Ce qui enchante le plus dans cette voiture, c’est la puissance et les décibels qui viennent avec lorsqu’elle se déchaîne. Oh my God… Même avec le moteur le moins puissant, la Allard J2K MKII n’est pas à laisser entre toutes les mains. Il s’agit d’une brute. D’une brute dans le bon sens du terme puisqu’elle respecte à la lettre la J2K originale. Comme un diamant à l’état, justement, brut et que seul un pilote aguerri peut peaufiner. D’ailleurs, il n’y a aucun système électronique de contrôle de traction ou de stabilité latérale. Tout comme il n’y a aucun coussin gonflable. Juste des ceintures de sécurité à trois ou, en option, à quatre points d’attache.
Une voiture d’exportation
Jusqu’à présent, Allard Motor Works a vendu une quinzaine de ses bijoux qui se retrouvent à peu près partout sur la planète.

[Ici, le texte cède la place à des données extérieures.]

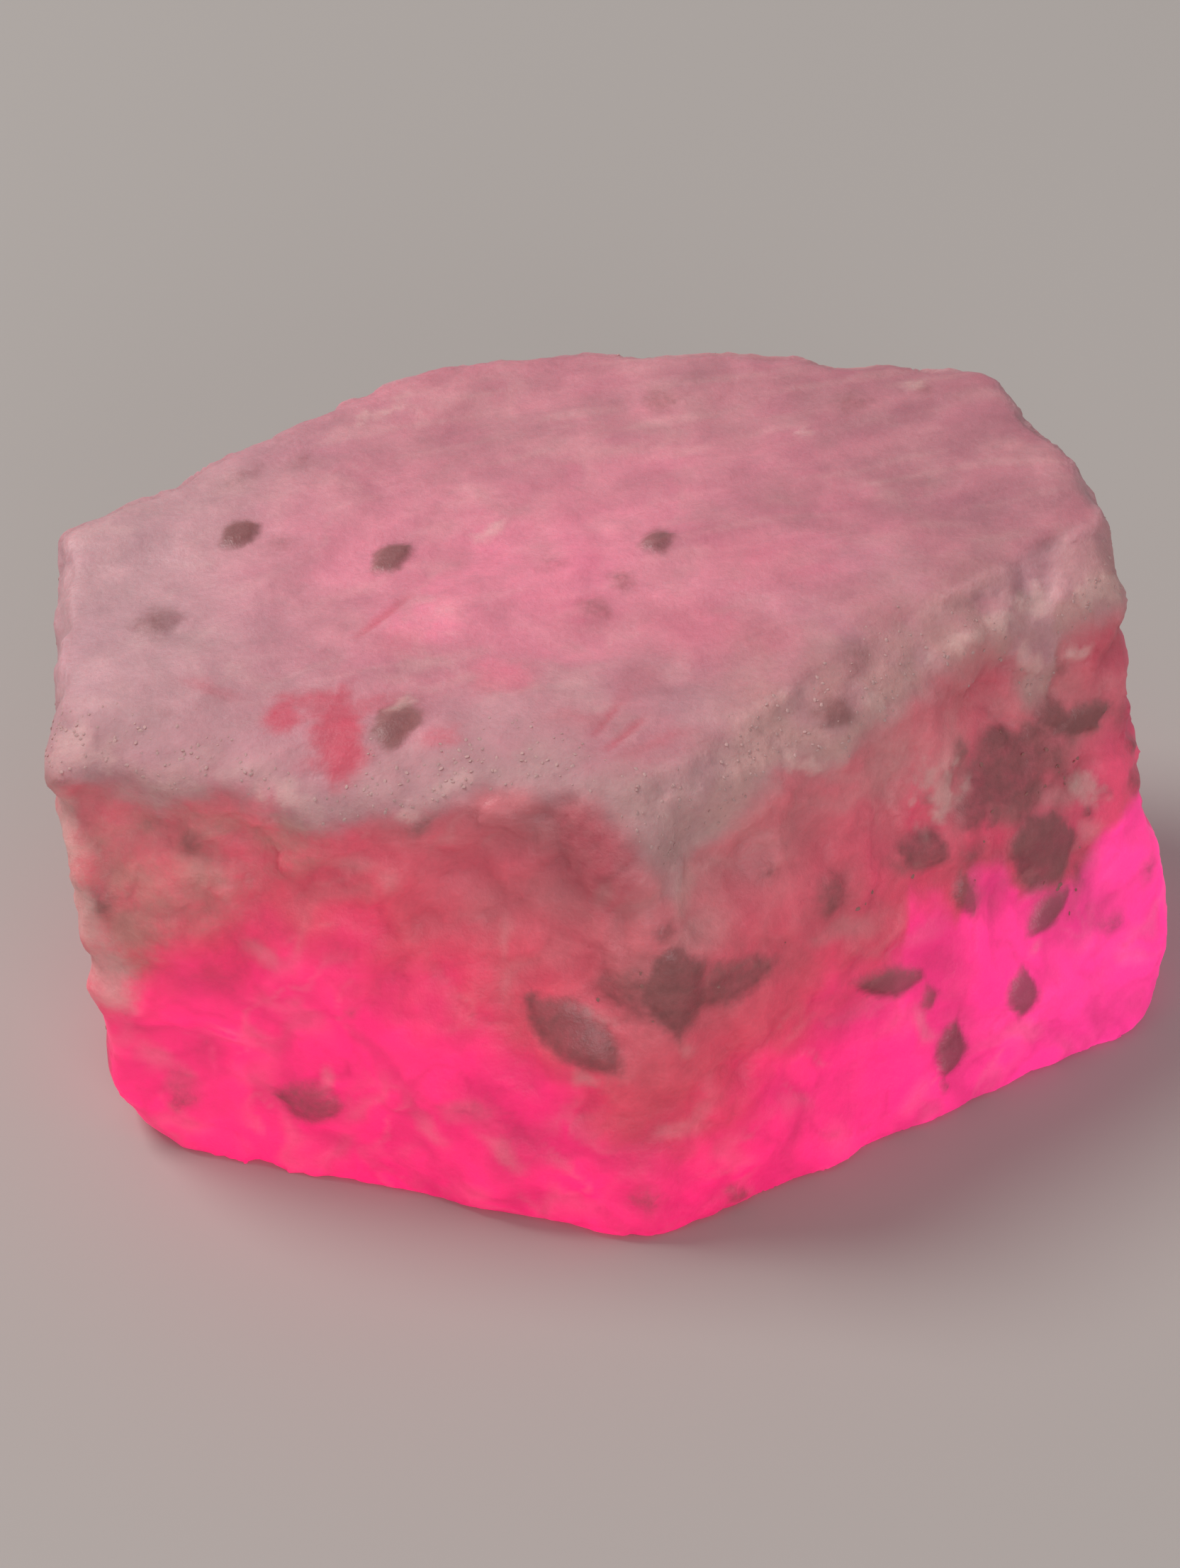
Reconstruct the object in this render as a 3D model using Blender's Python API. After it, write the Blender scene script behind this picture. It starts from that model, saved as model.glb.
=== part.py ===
"""A rough ruby: one block of pink corundum, parted flat on top and underneath and broken off all round.

The block is cleaved out of a plain cube, one face of the crystal at a time. Shell-shaped chips are
knocked off its edges, the surface gets its relief, and the result is thinned to broad facets that
keep the ridges. Lengths are in millimetres until MM turns them into metres. +Z is up, the viewer's
side is -Y, and the origin is the middle of the footprint on the surface that the stone lies on.
"""

import math

import bmesh
import bpy
from mathutils import Matrix, Vector, noise

MM = 0.001
NAME = "ruby"
COLOUR = (0.61, 0.20, 0.25, 1.0)
ROUGHNESS = 0.55

# The point inside the stone that every face is measured from.
CORE = Vector((0.0, 0.0, 9.0))

# Each face of the crystal: the way it faces (0 the viewer, 90 right, 180 away, 270 left),
# how far it leans back to look up, both in degrees, and its distance from the core.
FACES = {
    "top": (0, 88, 9.15),
    "base": (0, -90, 9.0),
    "front_left": (-8, 5, 12.1),
    "front_left_low": (-16, -6, 13.0),
    "front_right": (41, 14, 11.4),
    "front_right_low": (33.6, 2, 11.6),
    "front_edge": (16, 2, 13.1),
    "right": (76, 14, 18.15),
    "right_low": (82, 1, 19.15),
    "right_back": (100, 8, 18.2),
    "right_back_corner": (115, 8, 18.5),
    "back": (173, 5, 14.6),
    "back_low": (165, -12, 15.0),
    "back_left": (190, 2, 14.2),
    "left_back": (219, 4, 14.5),
    "left_back_low": (228, -9, 15.0),
    "left": (273, -4, 17.6),
    "band_left": (-8, 59, 12.5),
    "band_right": (40, 51, 12.0),
    "foot_left": (-62, -35, 19.0),
    "foot_front_left": (-20, -55, 16.0),
    "foot_front_right": (35, -50, 15.3),
    "foot_right": (70, -42, 19.1),
    "foot_front_edge": (14, -38, 16.0),
    "foot_back": (180, -48, 16.2),
    "foot_back_left": (235, -40, 16.6),
}

# Shell-shaped chips: the place on the surface, the half width of the scar and its depth.
CHIPS = {
    "ridge_far_left": ((-15.8, -9.0, 14.6), 2.0, 0.55),
    "ridge_left": ((-11.6, -10.2, 14.5), 2.3, 0.60),
    "ridge_middle": ((-7.2, -10.9, 15.0), 1.3, 0.40),
    "ridge_arch": ((-3.3, -11.5, 13.2), 3.6, 0.75),
    "front_edge": ((2.9, -10.7, 14.2), 2.1, 0.60),
    "right_shoulder": ((13.3, -2.0, 14.6), 2.7, 0.55),
    "right_waist": ((18.6, 1.6, 9.5), 3.6, 0.50),
    "back_shoulder": ((5.5, 14.0, 15.0), 4.2, 0.90),
    "back_waist": ((-3.5, 14.3, 8.0), 3.8, 0.70),
    "back_foot": ((9.5, 14.2, 4.2), 3.4, 0.80),
    "left_waist": ((-17.9, 0.5, 8.5), 3.0, 0.55),
    "left_shoulder": ((-12.0, 8.6, 15.5), 2.8, 0.65),
    "under_left": ((-11.0, -6.5, 0.0), 2.6, 0.45),
    "under_back": ((6.0, 10.5, 0.0), 3.2, 0.50),
    "under_right": ((15.0, 1.0, 0.0), 2.4, 0.40),
}

# Dark crystals that stand a little proud: place, half length along the slope, half width, height.
GRAINS = {
    "lens": ((-0.9, -12.0, 7.6), 1.7, 0.95, 0.22),
    "fork_left": ((2.0, -11.9, 8.3), 1.3, 1.1, 0.20),
    "fork_right": ((4.1, -10.7, 9.2), 1.6, 0.7, 0.18),
    "knob": ((-7.1, -9.6, 16.6), 0.9, 0.8, 0.22),
    "cluster_low": ((14.8, -1.2, 11.6), 1.4, 1.2, 0.28),
    "cluster_high": ((13.5, -1.8, 13.4), 1.7, 1.3, 0.25),
    "cluster_left": ((10.9, -4.6, 11.0), 1.2, 1.0, 0.22),
}

# The parted top is drawn out along two sets of lamellae: their heading, length, spacing and height.
LAMELLAE = ((20.0, 15.0, 1.9, 0.17), (56.0, 9.0, 1.5, 0.07))
STEP_SIZE = 5.5
STEP_HEIGHT = 0.16

COBBLE_SIZE = 5.4
COBBLE_HEIGHT = 0.26
LUMP_SIZE = 8.0
LUMP_HEIGHT = 0.38
GRIT_SIZE = 2.3
GRIT_HEIGHT = 0.16

SEED = 7
ROUGH_BLOCK = 60.0
VOXEL = 0.36
EDGE_ROUNDS = 16
TRIANGLES = 7800
BASE_TRIM = 0.12
TOP_LOOKS_UP = 0.80
BASE_LOOKS_DOWN = -0.75


def heading(azimuth, lean):
    """The unit vector that faces this way: 0 is the viewer, 90 the right, and a lean of 90 straight up."""
    turn = math.radians(azimuth)
    rise = math.radians(lean)
    return Vector((math.sin(turn) * math.cos(rise), -math.cos(turn) * math.cos(rise), math.sin(rise)))


def clear_scene():
    for old in list(bpy.data.objects):
        bpy.data.objects.remove(old, do_unlink=True)


def object_from(shape, name):
    """Puts a bmesh into the scene as a named object, in metres."""
    mesh = bpy.data.meshes.new(name)
    shape.to_mesh(mesh)
    shape.free()
    made = bpy.data.objects.new(name, mesh)
    bpy.context.scene.collection.objects.link(made)
    return made


def cleaved_block():
    """The bare crystal: a cube with everything beyond each face split away."""
    shape = bmesh.new()
    bmesh.ops.create_cube(shape, size=ROUGH_BLOCK)
    for azimuth, lean, distance in FACES.values():
        outward = heading(azimuth, lean)
        cut = bmesh.ops.bisect_plane(
            shape,
            geom=shape.verts[:] + shape.edges[:] + shape.faces[:],
            plane_co=CORE + outward * distance,
            plane_no=outward,
            clear_outer=True,
        )
        rim = [piece for piece in cut["geom_cut"] if isinstance(piece, bmesh.types.BMEdge)]
        bmesh.ops.contextual_create(shape, geom=rim)
    bmesh.ops.recalc_face_normals(shape, faces=shape.faces)
    return object_from(shape, NAME)


def outward_at(place):
    """The outward normal of the crystal face nearest to a place."""
    offset = place - CORE
    nearest = min(FACES.values(), key=lambda face: abs(face[2] - offset.dot(heading(face[0], face[1]))))
    return heading(nearest[0], nearest[1])


def knock_off_chips(stone):
    """Cuts each chip with a ball that only just dips into the surface."""
    for name, (place, half_width, depth) in CHIPS.items():
        radius = (half_width**2 + depth**2) / (2 * depth)
        centre = Vector(place) + outward_at(Vector(place)) * (radius - depth)
        shape = bmesh.new()
        bmesh.ops.create_icosphere(shape, subdivisions=5, radius=radius, matrix=Matrix.Translation(centre))
        ball = object_from(shape, "chip_" + name)
        ball.hide_render = True
        ball.display_type = "WIRE"
        cut = stone.modifiers.new(name, "BOOLEAN")
        cut.operation = "DIFFERENCE"
        cut.object = ball


def even_skin(stone):
    """One even skin over the chipped block, with its sharp edges worn round."""
    skin = stone.modifiers.new("skin", "REMESH")
    skin.mode = "VOXEL"
    skin.voxel_size = VOXEL
    worn = stone.modifiers.new("worn", "SMOOTH")
    worn.factor = 0.5
    worn.iterations = EDGE_ROUNDS


def settled(stone):
    """Replaces the object's mesh by what its modifiers make, and drops them and their cutters."""
    graph = bpy.context.evaluated_depsgraph_get()
    finished = bpy.data.meshes.new_from_object(stone.evaluated_get(graph))
    stone.modifiers.clear()
    stone.data = finished
    finished.name = NAME
    for helper in [other for other in bpy.data.objects if other != stone]:
        bpy.data.objects.remove(helper, do_unlink=True)


def smoothstep(low, high, value):
    share = min(1.0, max(0.0, (value - low) / (high - low)))
    return share * share * (3 - 2 * share)


def lamellae(place):
    """Streaks drawn out along the lamellae, and a few low steps where a sheet broke away."""
    height = 0.0
    for angle, length, spacing, drop in LAMELLAE:
        turn = math.radians(angle)
        along = place.x * math.cos(turn) + place.y * math.sin(turn)
        across = -place.x * math.sin(turn) + place.y * math.cos(turn)
        height += drop * noise.noise(Vector((along / length, across / spacing, angle)))
    sheet = noise.noise(Vector((place.x, place.y, 0)) / STEP_SIZE + Vector((5.3, 2.1, 0)))
    return height + STEP_HEIGHT * (smoothstep(-0.10, 0.10, sheet) - 0.5)


def cobbles(place):
    """Rounded, closely packed lumps of crystal, with creases where they meet."""
    warped = place + noise.noise_vector(place / LUMP_SIZE) * 2.2
    nearest, second = noise.voronoi(warped / COBBLE_SIZE)[0][:2]
    return COBBLE_HEIGHT * (smoothstep(0.0, 0.6, second - nearest) - 0.7)


def grain_height(place):
    """How far the dark crystals lift the surface here."""
    height = 0.0
    for centre, half_length, half_width, rise in GRAINS.values():
        offset = place - Vector(centre)
        reach = math.sqrt((offset.x / half_length) ** 2 + (offset.y / half_length) ** 2 + (offset.z / half_width) ** 2)
        height = max(height, rise * smoothstep(1.25, 0.55, reach))
    return height


def relief(place, outward):
    """How far a point of the skin moves out along its normal."""
    parted = smoothstep(TOP_LOOKS_UP, 0.97, outward.z)
    underside = smoothstep(BASE_LOOKS_DOWN, -0.97, outward.z)
    broken = (1 - parted) * (1 - underside)
    lumps = LUMP_HEIGHT * noise.noise(place / LUMP_SIZE + Vector((3.1, 7.7, 1.3)))
    grit = GRIT_HEIGHT * noise.noise(place / GRIT_SIZE)
    rough = cobbles(place) + grit
    return (lumps + parted * lamellae(place)) * (1 - underside) + broken * rough + grain_height(place)


def raise_relief(stone):
    """Moves the whole skin by the relief. The noise is seeded, so every build gives the same stone."""
    noise.seed_set(SEED)
    mesh = stone.data
    moves = [relief(vertex.co, vertex.normal) for vertex in mesh.vertices]
    normals = [vertex.normal.copy() for vertex in mesh.vertices]
    for vertex, outward, move in zip(mesh.vertices, normals, moves, strict=True):
        vertex.co += outward * move


def thin_to_facets(stone):
    """Merges the skin into broad facets that keep the ridges, chips and steps."""
    stone.data.calc_loop_triangles()
    thinning = stone.modifiers.new("facets", "DECIMATE")
    thinning.ratio = TRIANGLES / len(stone.data.loop_triangles)
    thinning.use_collapse_triangulate = True
    settled(stone)


def trim_base(stone):
    """Cuts the underside to one flat face, just above its lowest point, and stands it on z = 0."""
    level = min(vertex.co.z for vertex in stone.data.vertices) + BASE_TRIM
    shape = bmesh.new()
    below = Matrix.Translation((0, 0, level - ROUGH_BLOCK / 2))
    bmesh.ops.create_cube(shape, size=ROUGH_BLOCK, matrix=below)
    trim = stone.modifiers.new("trim", "BOOLEAN")
    trim.operation = "DIFFERENCE"
    trim.object = object_from(shape, "trim")
    settled(stone)
    stone.data.transform(Matrix.Translation((0, 0, -level)))


def centre_in_metres(stone):
    """Puts the middle of the footprint at the origin and turns millimetres into metres."""
    places = [vertex.co for vertex in stone.data.vertices]
    middle = [(min(place[axis] for place in places) + max(place[axis] for place in places)) / 2 for axis in (0, 1)]
    stone.data.transform(Matrix.Translation((-middle[0], -middle[1], 0)))
    stone.data.transform(Matrix.Scale(MM, 4))


def ruby_material():
    material = bpy.data.materials.new("ruby")
    material.use_nodes = True
    surface = material.node_tree.nodes["Principled BSDF"]
    surface.inputs["Base Color"].default_value = COLOUR
    surface.inputs["Roughness"].default_value = ROUGHNESS
    surface.inputs["Metallic"].default_value = 0.0
    return material


def main():
    clear_scene()
    stone = cleaved_block()
    knock_off_chips(stone)
    even_skin(stone)
    settled(stone)
    raise_relief(stone)
    thin_to_facets(stone)
    trim_base(stone)
    centre_in_metres(stone)
    stone.data.materials.clear()
    stone.data.materials.append(ruby_material())


if __name__ == "__main__":
    main()
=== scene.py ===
"""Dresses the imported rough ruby: a finely worn skin over the solid, its minerals and its stage.

Lengths in the marks and the relief are millimetres; everything in the scene is metres.
"""

import math
import random

import bmesh
import bpy
import numpy as np
from bpy.props import FloatProperty, FloatVectorProperty, IntProperty, PointerProperty
from bpy.types import Operator, Panel, PropertyGroup
from mathutils import Matrix, Vector, noise
from mathutils.bvhtree import BVHTree


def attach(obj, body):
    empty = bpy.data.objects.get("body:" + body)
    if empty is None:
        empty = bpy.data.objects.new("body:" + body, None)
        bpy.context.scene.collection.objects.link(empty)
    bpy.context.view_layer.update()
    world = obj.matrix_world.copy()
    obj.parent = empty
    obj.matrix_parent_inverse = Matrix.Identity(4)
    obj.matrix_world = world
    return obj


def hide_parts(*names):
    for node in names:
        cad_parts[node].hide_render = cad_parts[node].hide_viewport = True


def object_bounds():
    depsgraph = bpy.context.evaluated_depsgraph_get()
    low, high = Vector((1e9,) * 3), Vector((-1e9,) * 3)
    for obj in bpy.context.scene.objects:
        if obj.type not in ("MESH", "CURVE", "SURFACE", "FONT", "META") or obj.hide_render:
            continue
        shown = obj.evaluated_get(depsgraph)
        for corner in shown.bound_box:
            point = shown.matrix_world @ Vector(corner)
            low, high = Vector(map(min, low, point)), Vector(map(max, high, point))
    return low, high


bl_info = {
    "name": "Rough Ruby",
    "version": (1, 0, 0),
    "blender": (4, 5, 0),
    "location": "3D View > Sidebar > Rough Ruby",
    "description": "Builds a rough ruby with its pale crust, dark mineral grains and lit foot",
    "category": "Add Mesh",
}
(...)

AMW possède des points de vente en Californie, au Massachusetts, en Floride, au Royaume-Uni, au Moyen-Orient (Liban) et, depuis peu, en Chine (Shanghai). Et avec les ajouts qui s’en viennent (toit rigide et conduite à droite), la production pourrait bien passer à deux unités par mois à six ou même huit. Quoi qu’il en soit, l’exclusivité sera toujours assurée!
Du fond de son atelier de Boucherville ou dans un bureau en Chine en train de négocier un contrat, Roger Allard est l’un des rares survivants de la race des constructeurs indépendants. On peut déjà mettre son nom à côté de celui des DeLorean, Noble, Panoz, Pagani ou Gumpert. Des hommes avec un rêve fou. Tellement fou, qu’ils l’ont réalisé.